-- Begin --

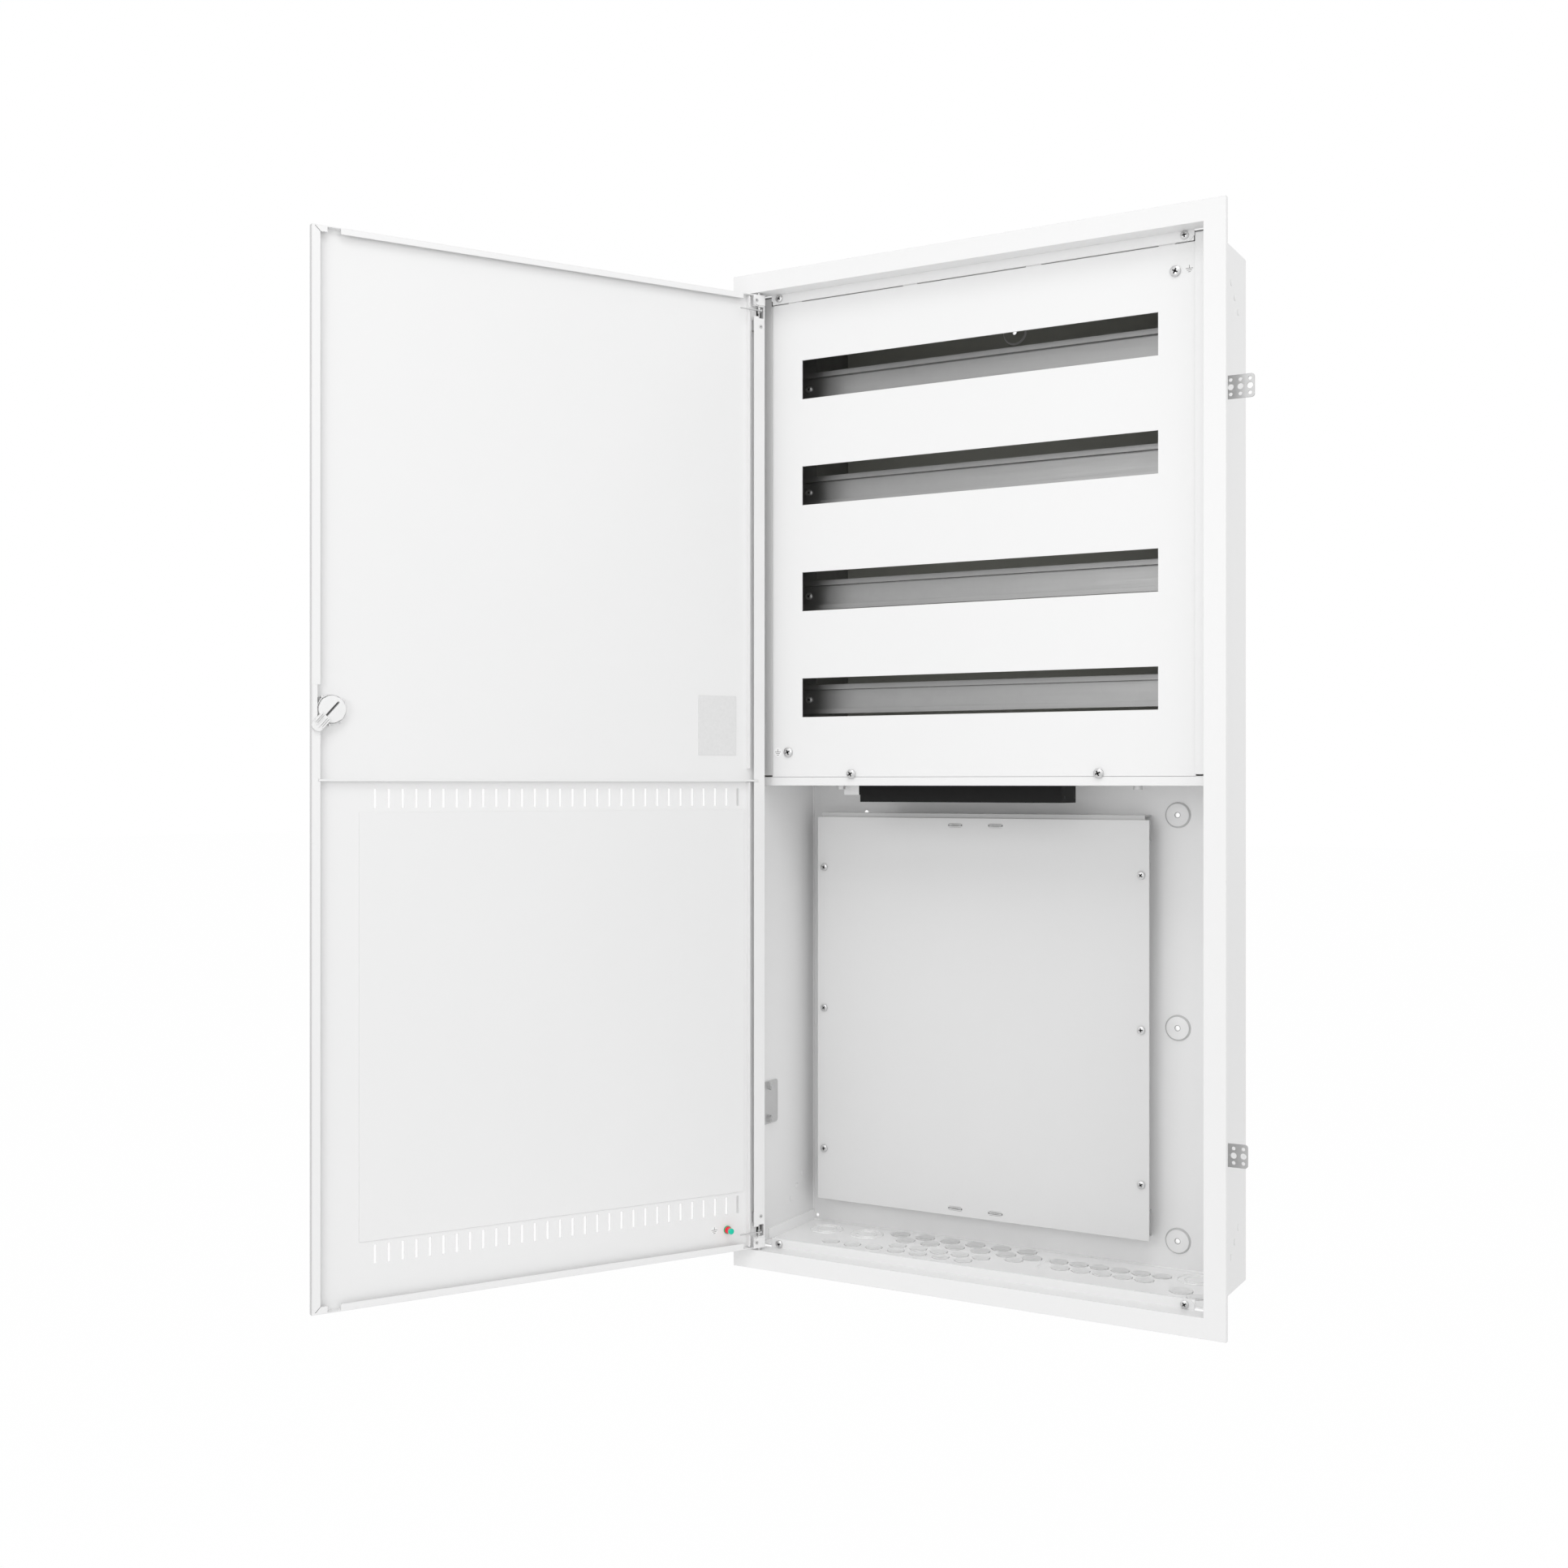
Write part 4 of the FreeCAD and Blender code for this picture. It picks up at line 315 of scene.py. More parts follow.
def turned(profile, centre, axes, segments=32):
    # profile of (radius, height) pairs carried round the third axis of axes
    profile = np.array(profile, dtype=float)
    angle = np.linspace(0, 2 * math.pi, segments, endpoint=False)
    side, up, out = (np.array(axis, dtype=float) for axis in axes)
    ringOf = np.cos(angle)[:, None] * side + np.sin(angle)[:, None] * up
    points = profile[:, 0, None, None] * ringOf + profile[:, 1, None, None] * out
    return surface(points + np.array(centre, dtype=float))


def bar(start, end, width, height, axes):
    # flat bar between two points in the plane of the first two axes, raised along the third
    start, end = np.array(start, dtype=float), np.array(end, dtype=float)
    out = np.array(axes[2], dtype=float)
    way = (end - start) / np.linalg.norm(end - start)
    side = np.cross(out, way) * width / 2
    corners = np.array([start - side, end - side, end + side, start + side])
    levels = np.array([0.0, height])[:, None, None] * out
    points = corners[None] + levels
    cap = np.repeat(corners.mean(axis=0)[None, None], 4, axis=1)
    return surface(np.concatenate([cap, points, cap + levels[1]]))


def makePiece(name, parts, material, body, replaced=(), bevel=0.0, smooth=30):
    # joins the grids in millimetres into one mesh, merges their seams and turns faces outwards
    starts = np.cumsum([0] + [len(points) for points, faces in parts])
    points = np.concatenate([points for points, faces in parts]) * mm
    faces = np.concatenate([part[1] + start for part, start in zip(parts, starts)])
    mesh = bpy.data.meshes.new(name)
    mesh.from_pydata(points.tolist(), [], faces.tolist())
    return finishPiece(name, mesh, material, body, replaced, bevel, smooth)


def finishPiece(name, mesh, material, body, replaced, bevel, smooth, flat=False):
    work = bmesh.new()
    work.from_mesh(mesh)
    bmesh.ops.remove_doubles(work, verts=work.verts, dist=2e-6)
    if flat:
        bmesh.ops.dissolve_limit(work, angle_limit=0.01, verts=work.verts, edges=work.edges)
    bmesh.ops.recalc_face_normals(work, faces=work.faces)
    work.to_mesh(mesh)
    work.free()
    mesh.shade_smooth()
    mesh.set_sharp_from_angle(angle=math.radians(smooth))
    piece = bpy.data.objects.new(name, mesh)
    scene.collection.objects.link(piece)
    mesh.materials.append(material)
    if bevel:
        rounding = piece.modifiers.new("rounding", "BEVEL")
        rounding.width = bevel * mm
        rounding.segments = 2
        rounding.limit_method = "ANGLE"
        rounding.angle_limit = math.radians(40)
        rounding.harden_normals = True
    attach(piece, body)
    if replaced:
        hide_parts(*replaced)
    return piece


def remade(node, change, bevel=0.35):
    # a copy of a node's own mesh with some points moved and its edges rounded
    source = nodes[node].data.copy()
    points = np.empty(len(source.vertices) * 3)
    source.vertices.foreach_get("co", points)
    points = change(points.reshape(-1, 3) / mm) * mm
    source.vertices.foreach_set("co", points.reshape(-1))
    source.materials.clear()
    return finishPiece(node + "Rounded", source, special.get(node, finishes[slots[node]]),
                       bodyOf[node], (node,), bevel, 30, True)


def islandPoints(node):
    # points of a node's separate solids: points that share a triangle take the lowest label
    mesh = nodes[node].data
    points = np.empty(len(mesh.vertices) * 3)
    mesh.vertices.foreach_get("co", points)
    points = points.reshape(-1, 3) / mm
    corners = np.empty(len(mesh.loops), dtype=np.int64)
    mesh.loops.foreach_get("vertex_index", corners)
    keys, owner = np.unique(np.round(points * 100).astype(np.int64), axis=0, return_inverse=True)
    triangles = owner.reshape(-1)[corners].reshape(-1, 3)
    label = np.arange(len(keys))
    settled = False
    while not settled:
        new = label.copy()
        for corner in range(3):
            np.minimum.at(new, triangles[:, corner], label[triangles].min(axis=1))
        settled = bool((new == label).all())
        label = new
    tag = label[owner.reshape(-1)]
    return [points[tag == one] for one in np.unique(tag)]


def islands(node):
    return [(cloud.min(axis=0), cloud.max(axis=0)) for cloud in islandPoints(node)]


bodyOf = {}
for body, members in frame["record"]["behaviour"]["bodies"].items():
    bodyOf.update({member: body for member in members})


def plate(outline, low, high, centre, axes):
    # flat plate with a star-shaped outline, closed by a fan of faces on either side
    outline = np.array(outline, dtype=float)
    side, up, out = (np.array(axis, dtype=float) for axis in axes)
    flat = outline[:, 0, None] * side + outline[:, 1, None] * up + np.array(centre, dtype=float)
    hub = np.repeat(flat.mean(axis=0)[None], len(outline), axis=0)
    rows = np.array([hub + low * out, flat + low * out, flat + high * out, hub + high * out])
    return surface(rows)


def pressedHead(centre, radius, height, slots, depth, axes, dome=0.4, shank=None, tail=0.0):
    # a square grid bent into a disc and domed, with slots pressed in: each is (half width, reach, taper)
    edge = {0.0, 0.78, 0.9, 1.0}
    for half, reach, taper in slots:
        edge |= {half, half + 0.03, reach, reach + 0.04}
    lines = np.array(sorted(edge))
    lines = np.concatenate([-lines[:0:-1], lines])
    u, v = np.meshgrid(lines, lines, indexing="ij")
    x, y = u * np.sqrt(1 - v * v / 2), v * np.sqrt(1 - u * u / 2)
    z = height * (1 - dome * (x * x + y * y) ** 1.5)
    sunk = np.zeros_like(z)
    for turn, (half, reach, taper) in enumerate(slots):
        across, along = (abs(u), abs(v)) if turn == 0 else (abs(v), abs(u))
        inside = (across < half + 0.01) & (along < reach + 0.01)
        sunk = np.where(inside, np.maximum(sunk, depth * (1 - taper * along / reach)), sunk)
    z = z - sunk
    last = len(lines) - 1
    step = np.arange(last)
    rows = np.concatenate([step * 0, step, step * 0 + last, last - step])
    columns = np.concatenate([step, step * 0 + last, last - step, step * 0])
    rim = np.stack([x[rows, columns], y[rows, columns]], -1)
    stem = radius if shank is None else shank
    levels = ((radius, height * (1 - dome)), (radius, 0.0), (stem, 0.0), (stem, -tail), (0.0, -tail))
    skirt = np.array([np.column_stack([rim * reach, np.full(len(rim), level)]) for reach, level in levels])
    grid = np.stack([x * radius, y * radius, z], -1)
    side, up, out = (np.array(axis, dtype=float) for axis in axes)
    frameOf = np.array([side, up, out])
    top = surface(grid @ frameOf + centre, False)
    return [top, surface(skirt @ frameOf + centre)]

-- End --

§ **DO THIS**
Make a copy of each line that contains the string "replaced".

§ **SOLUTION FOR THIS TASK**
def makePiece(name, parts, material, body, replaced=(), bevel=0.0, smooth=30):
    return finishPiece(name, mesh, material, body, replaced, bevel, smooth)
def finishPiece(name, mesh, material, body, replaced, bevel, smooth, flat=False):
    if replaced:
        hide_parts(*replaced)